■ **What is needed**:
In the records below, find the line containing "level = -ring_clearance" and the line containing "cad_parts[node].hide_render = cad_parts[node].hide_viewport"; please repeat exactly the lines from one to the other, both included, and nothing more.

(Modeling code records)
============
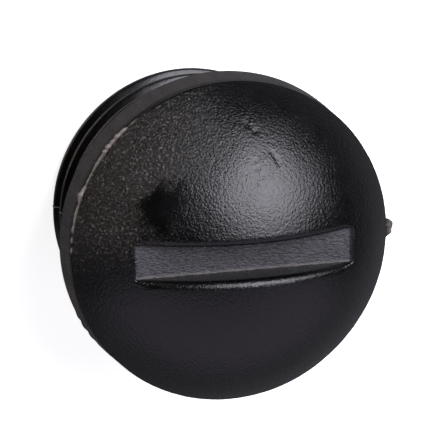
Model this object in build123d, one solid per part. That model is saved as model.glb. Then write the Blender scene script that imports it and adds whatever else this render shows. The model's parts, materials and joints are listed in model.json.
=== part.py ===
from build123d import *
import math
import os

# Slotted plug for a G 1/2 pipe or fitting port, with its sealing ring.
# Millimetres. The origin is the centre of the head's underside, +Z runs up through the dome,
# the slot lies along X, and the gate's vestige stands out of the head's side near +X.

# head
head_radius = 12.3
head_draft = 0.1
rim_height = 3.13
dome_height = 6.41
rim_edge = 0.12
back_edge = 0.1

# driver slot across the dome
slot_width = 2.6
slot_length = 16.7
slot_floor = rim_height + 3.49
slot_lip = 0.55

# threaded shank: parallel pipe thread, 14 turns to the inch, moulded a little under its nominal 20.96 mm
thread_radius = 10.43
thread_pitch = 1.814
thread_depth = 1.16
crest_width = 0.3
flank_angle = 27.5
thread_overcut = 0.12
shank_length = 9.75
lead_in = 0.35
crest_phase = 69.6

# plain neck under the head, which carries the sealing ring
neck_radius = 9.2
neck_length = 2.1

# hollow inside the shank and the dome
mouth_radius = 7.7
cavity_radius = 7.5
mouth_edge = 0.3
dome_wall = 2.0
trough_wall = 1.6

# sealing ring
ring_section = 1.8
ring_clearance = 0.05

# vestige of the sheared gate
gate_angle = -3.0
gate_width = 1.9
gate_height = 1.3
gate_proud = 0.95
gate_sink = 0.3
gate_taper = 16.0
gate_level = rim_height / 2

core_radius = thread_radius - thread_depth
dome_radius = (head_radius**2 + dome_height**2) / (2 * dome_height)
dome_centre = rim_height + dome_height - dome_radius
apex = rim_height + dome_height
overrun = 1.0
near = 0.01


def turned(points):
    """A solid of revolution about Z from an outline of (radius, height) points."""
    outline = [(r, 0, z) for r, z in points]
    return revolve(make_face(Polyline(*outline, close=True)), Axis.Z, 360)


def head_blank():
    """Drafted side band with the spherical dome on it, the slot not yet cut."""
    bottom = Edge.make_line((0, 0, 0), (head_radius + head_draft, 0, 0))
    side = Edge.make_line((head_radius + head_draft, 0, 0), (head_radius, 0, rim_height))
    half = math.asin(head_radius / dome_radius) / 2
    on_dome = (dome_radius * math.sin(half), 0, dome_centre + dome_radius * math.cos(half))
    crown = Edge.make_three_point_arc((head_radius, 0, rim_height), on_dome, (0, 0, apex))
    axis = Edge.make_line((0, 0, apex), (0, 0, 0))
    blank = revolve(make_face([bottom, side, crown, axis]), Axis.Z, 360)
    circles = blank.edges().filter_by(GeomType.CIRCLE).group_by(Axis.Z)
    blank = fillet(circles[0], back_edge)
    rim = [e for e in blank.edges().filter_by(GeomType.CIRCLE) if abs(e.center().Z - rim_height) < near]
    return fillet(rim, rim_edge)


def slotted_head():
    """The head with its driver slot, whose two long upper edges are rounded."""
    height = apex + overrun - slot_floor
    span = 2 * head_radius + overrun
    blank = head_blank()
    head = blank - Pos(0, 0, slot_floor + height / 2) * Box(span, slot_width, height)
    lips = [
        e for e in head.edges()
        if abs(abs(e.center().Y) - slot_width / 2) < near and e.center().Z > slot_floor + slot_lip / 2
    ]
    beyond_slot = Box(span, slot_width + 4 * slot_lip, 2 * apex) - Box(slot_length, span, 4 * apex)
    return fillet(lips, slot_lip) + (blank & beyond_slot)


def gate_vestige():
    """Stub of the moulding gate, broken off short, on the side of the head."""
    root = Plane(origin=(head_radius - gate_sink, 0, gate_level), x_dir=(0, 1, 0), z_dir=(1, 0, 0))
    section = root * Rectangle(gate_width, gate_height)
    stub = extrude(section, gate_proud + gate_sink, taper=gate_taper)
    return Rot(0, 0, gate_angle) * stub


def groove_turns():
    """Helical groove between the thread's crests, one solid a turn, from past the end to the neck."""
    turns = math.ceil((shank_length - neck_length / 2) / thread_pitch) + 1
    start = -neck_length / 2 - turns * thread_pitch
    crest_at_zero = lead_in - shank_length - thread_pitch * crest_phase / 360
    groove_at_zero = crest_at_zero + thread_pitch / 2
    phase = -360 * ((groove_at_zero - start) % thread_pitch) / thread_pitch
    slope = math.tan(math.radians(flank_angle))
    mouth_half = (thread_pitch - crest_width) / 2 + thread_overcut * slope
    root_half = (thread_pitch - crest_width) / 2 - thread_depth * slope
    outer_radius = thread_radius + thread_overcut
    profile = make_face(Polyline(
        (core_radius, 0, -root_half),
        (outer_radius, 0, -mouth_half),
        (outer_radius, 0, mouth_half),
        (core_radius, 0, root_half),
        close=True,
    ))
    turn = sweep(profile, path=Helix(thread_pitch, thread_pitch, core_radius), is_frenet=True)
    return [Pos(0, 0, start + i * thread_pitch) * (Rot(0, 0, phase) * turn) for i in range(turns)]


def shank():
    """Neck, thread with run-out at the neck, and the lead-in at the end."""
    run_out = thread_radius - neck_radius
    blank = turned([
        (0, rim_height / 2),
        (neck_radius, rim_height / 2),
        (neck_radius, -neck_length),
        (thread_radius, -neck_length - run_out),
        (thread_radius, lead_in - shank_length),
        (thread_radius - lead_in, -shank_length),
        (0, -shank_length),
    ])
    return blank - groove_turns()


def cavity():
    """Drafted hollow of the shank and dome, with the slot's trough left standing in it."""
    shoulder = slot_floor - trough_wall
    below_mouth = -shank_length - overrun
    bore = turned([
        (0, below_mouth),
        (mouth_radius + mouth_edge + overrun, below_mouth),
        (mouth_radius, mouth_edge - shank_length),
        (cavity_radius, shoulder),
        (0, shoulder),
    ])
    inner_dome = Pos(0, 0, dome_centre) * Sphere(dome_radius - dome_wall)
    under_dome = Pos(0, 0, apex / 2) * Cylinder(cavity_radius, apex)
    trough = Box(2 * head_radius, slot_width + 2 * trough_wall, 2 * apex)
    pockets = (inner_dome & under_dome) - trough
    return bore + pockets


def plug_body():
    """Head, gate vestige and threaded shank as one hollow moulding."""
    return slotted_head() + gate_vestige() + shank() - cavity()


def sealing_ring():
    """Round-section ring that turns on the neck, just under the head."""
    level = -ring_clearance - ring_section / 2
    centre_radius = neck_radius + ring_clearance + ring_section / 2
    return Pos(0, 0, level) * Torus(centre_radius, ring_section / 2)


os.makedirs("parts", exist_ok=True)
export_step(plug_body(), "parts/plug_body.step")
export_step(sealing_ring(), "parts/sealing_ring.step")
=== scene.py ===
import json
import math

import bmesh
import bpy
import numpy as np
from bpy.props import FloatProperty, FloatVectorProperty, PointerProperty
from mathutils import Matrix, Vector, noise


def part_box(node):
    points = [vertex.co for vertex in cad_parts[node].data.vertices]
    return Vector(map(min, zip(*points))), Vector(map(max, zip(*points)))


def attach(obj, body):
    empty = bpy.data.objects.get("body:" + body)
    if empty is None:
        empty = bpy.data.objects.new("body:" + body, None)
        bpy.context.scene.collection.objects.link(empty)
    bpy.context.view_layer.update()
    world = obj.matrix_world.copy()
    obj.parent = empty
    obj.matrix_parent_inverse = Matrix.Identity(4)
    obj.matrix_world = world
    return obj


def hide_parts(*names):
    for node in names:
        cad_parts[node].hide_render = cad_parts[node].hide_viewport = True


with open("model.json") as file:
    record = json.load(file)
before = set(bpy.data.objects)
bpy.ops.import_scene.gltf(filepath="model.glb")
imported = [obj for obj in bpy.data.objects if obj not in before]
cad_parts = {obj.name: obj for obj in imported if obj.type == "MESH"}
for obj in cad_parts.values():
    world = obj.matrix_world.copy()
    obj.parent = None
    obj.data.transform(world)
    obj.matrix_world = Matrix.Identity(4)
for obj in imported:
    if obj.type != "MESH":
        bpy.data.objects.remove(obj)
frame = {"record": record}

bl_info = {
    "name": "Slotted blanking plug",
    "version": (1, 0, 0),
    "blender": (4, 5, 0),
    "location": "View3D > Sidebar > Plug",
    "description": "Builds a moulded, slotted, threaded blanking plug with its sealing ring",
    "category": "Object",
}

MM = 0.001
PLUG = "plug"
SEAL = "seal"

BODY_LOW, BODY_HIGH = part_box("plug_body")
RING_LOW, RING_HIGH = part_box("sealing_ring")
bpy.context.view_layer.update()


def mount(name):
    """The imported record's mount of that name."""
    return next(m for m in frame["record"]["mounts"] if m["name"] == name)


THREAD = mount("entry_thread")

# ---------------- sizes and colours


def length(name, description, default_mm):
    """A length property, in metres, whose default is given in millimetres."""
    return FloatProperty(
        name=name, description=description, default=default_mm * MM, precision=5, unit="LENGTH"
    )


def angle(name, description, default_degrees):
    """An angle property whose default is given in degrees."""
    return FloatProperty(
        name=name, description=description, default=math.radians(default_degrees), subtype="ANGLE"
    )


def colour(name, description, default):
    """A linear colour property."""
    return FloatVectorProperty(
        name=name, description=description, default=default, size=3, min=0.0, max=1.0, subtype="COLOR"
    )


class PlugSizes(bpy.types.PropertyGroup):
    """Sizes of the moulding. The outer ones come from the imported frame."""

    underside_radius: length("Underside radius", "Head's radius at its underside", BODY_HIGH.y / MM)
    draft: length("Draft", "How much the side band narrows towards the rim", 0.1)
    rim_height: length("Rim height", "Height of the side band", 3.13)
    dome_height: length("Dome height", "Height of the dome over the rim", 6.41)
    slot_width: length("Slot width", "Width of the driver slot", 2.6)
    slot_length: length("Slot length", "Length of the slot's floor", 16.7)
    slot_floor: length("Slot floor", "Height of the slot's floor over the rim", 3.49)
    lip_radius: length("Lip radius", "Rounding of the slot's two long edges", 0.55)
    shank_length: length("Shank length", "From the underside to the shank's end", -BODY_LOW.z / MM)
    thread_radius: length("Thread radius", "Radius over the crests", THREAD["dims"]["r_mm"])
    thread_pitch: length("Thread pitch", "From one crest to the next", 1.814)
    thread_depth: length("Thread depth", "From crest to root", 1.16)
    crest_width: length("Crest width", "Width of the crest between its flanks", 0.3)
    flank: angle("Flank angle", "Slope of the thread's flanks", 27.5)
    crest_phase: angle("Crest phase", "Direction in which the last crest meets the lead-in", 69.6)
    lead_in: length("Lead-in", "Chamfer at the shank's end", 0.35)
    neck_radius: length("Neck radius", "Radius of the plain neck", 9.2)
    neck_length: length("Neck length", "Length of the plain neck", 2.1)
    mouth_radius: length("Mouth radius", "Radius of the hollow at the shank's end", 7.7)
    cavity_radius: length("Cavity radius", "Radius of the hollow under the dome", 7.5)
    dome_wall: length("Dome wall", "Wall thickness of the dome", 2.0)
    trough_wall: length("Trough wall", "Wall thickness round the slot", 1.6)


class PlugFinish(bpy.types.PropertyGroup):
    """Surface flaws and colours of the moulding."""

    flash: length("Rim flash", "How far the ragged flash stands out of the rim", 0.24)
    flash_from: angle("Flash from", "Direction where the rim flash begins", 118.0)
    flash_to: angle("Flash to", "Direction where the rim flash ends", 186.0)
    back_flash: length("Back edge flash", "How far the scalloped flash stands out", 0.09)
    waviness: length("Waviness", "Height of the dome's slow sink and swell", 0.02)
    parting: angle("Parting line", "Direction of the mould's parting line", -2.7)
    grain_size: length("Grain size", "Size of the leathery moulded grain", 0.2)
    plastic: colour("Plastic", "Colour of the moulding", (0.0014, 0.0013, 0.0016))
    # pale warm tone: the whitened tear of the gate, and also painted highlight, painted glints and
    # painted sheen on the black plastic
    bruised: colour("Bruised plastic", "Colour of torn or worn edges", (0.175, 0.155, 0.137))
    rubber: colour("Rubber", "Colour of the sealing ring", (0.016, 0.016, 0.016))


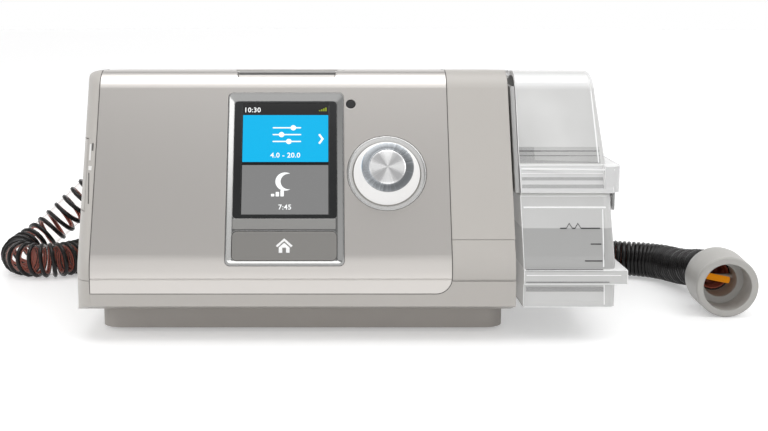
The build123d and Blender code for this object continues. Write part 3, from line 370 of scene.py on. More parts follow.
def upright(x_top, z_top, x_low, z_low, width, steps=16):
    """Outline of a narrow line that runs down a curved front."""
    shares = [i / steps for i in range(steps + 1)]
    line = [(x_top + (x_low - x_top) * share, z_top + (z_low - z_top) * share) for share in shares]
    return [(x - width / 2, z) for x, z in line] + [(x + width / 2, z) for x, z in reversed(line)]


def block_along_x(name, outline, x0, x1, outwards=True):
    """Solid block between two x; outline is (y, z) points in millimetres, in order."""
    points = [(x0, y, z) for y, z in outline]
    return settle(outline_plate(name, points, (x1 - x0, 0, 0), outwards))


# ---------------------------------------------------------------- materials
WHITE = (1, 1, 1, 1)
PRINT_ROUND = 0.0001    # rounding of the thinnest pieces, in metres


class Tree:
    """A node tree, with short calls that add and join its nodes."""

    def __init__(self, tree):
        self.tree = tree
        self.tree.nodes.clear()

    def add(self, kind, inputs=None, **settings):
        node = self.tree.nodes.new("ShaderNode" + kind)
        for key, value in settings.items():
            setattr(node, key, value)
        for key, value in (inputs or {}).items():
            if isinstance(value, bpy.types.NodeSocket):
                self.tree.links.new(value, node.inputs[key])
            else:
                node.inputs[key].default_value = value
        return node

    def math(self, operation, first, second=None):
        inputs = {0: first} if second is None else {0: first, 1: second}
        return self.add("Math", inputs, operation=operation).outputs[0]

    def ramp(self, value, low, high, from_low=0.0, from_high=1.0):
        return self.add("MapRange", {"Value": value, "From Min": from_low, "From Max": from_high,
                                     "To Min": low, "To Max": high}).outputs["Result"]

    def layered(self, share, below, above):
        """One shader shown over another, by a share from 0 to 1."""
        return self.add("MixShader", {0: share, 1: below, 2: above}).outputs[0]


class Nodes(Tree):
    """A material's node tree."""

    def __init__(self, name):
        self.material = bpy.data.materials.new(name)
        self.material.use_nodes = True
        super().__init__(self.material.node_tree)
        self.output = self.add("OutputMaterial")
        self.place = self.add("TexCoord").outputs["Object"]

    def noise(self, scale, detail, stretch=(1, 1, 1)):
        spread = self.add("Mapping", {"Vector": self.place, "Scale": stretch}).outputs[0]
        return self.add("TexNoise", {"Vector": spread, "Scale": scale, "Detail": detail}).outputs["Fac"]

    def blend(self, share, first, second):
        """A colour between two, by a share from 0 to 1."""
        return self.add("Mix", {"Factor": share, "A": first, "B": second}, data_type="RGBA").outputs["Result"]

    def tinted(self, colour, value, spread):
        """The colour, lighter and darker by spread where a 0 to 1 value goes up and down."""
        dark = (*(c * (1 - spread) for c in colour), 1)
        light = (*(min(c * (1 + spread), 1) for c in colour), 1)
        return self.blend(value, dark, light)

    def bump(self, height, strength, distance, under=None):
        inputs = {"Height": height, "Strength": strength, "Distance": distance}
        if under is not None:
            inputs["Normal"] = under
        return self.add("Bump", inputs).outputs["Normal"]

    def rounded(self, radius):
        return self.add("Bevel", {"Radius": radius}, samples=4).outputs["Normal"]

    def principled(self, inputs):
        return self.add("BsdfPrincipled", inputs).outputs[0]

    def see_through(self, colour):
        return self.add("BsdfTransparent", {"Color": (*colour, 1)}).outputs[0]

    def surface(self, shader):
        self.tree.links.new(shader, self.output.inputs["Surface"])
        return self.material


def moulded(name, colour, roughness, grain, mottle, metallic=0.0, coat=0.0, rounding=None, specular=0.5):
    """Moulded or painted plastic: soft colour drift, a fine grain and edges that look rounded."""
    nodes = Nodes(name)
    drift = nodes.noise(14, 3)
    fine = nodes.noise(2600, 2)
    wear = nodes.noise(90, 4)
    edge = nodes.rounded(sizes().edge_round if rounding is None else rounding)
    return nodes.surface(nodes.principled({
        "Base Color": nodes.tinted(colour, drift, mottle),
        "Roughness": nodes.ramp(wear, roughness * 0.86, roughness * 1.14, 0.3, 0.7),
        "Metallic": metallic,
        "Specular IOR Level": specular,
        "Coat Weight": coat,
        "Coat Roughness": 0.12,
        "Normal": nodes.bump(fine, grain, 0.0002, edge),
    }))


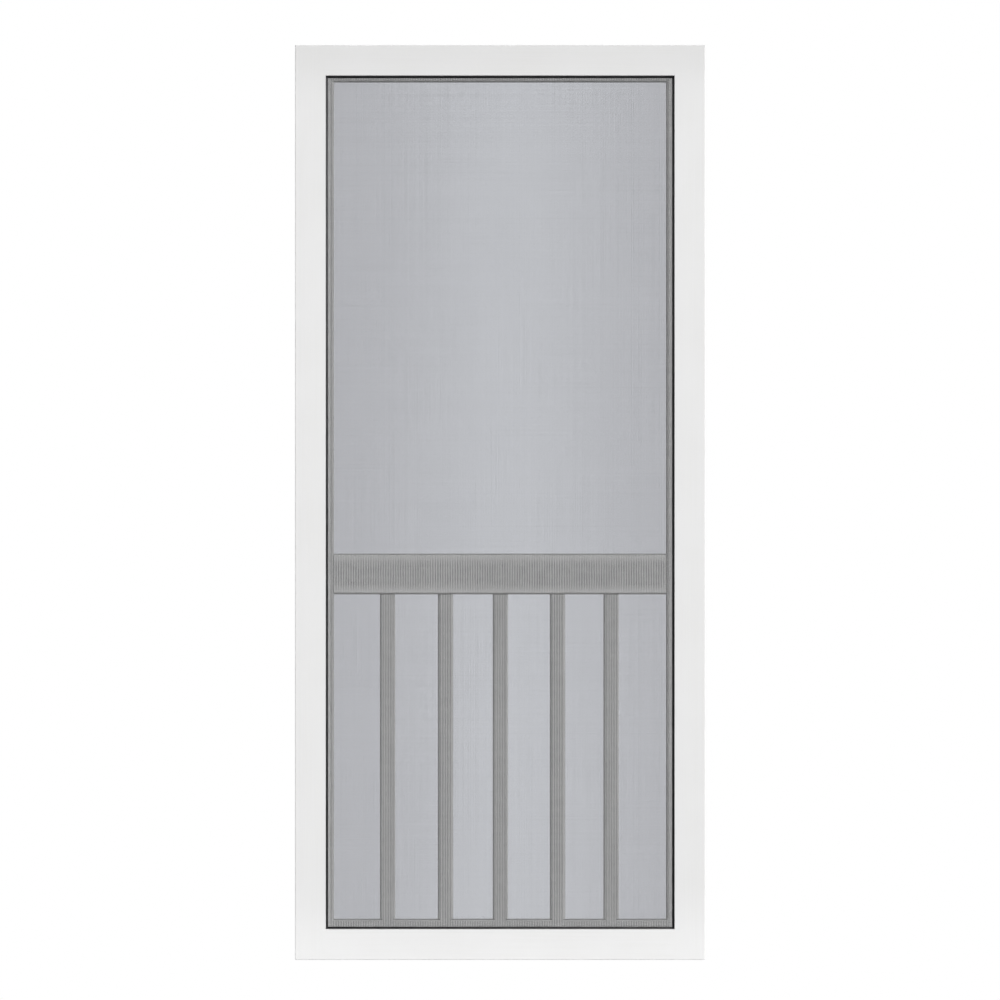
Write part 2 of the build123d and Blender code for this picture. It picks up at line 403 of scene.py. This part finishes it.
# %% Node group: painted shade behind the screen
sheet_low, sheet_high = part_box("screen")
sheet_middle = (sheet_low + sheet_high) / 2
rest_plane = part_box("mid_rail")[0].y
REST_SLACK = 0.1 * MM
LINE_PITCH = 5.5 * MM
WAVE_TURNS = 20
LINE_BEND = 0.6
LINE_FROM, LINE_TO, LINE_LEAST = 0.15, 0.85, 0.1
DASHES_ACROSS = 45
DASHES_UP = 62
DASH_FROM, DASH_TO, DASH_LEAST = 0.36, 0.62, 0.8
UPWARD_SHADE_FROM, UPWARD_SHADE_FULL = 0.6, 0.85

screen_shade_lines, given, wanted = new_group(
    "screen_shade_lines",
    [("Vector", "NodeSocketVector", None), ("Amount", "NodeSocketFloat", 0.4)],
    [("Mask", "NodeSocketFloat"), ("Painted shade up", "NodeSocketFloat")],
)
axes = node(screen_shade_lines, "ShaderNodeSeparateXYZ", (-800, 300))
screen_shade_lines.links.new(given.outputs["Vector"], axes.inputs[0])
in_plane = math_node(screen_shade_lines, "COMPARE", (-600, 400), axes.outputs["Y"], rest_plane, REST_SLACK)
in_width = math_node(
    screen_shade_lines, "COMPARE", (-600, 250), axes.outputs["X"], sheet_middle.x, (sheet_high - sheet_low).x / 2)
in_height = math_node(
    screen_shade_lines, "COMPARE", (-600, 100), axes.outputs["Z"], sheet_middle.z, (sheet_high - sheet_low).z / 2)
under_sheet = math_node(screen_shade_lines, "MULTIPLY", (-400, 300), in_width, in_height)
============
■ **Written response**:
    level = -ring_clearance - ring_section / 2
    centre_radius = neck_radius + ring_clearance + ring_section / 2
    return Pos(0, 0, level) * Torus(centre_radius, ring_section / 2)


os.makedirs("parts", exist_ok=True)
export_step(plug_body(), "parts/plug_body.step")
export_step(sealing_ring(), "parts/sealing_ring.step")
=== scene.py ===
import json
import math

import bmesh
import bpy
import numpy as np
from bpy.props import FloatProperty, FloatVectorProperty, PointerProperty
from mathutils import Matrix, Vector, noise


def part_box(node):
    points = [vertex.co for vertex in cad_parts[node].data.vertices]
    return Vector(map(min, zip(*points))), Vector(map(max, zip(*points)))


def attach(obj, body):
    empty = bpy.data.objects.get("body:" + body)
    if empty is None:
        empty = bpy.data.objects.new("body:" + body, None)
        bpy.context.scene.collection.objects.link(empty)
    bpy.context.view_layer.update()
    world = obj.matrix_world.copy()
    obj.parent = empty
    obj.matrix_parent_inverse = Matrix.Identity(4)
    obj.matrix_world = world
    return obj


def hide_parts(*names):
    for node in names:
        cad_parts[node].hide_render = cad_parts[node].hide_viewport = True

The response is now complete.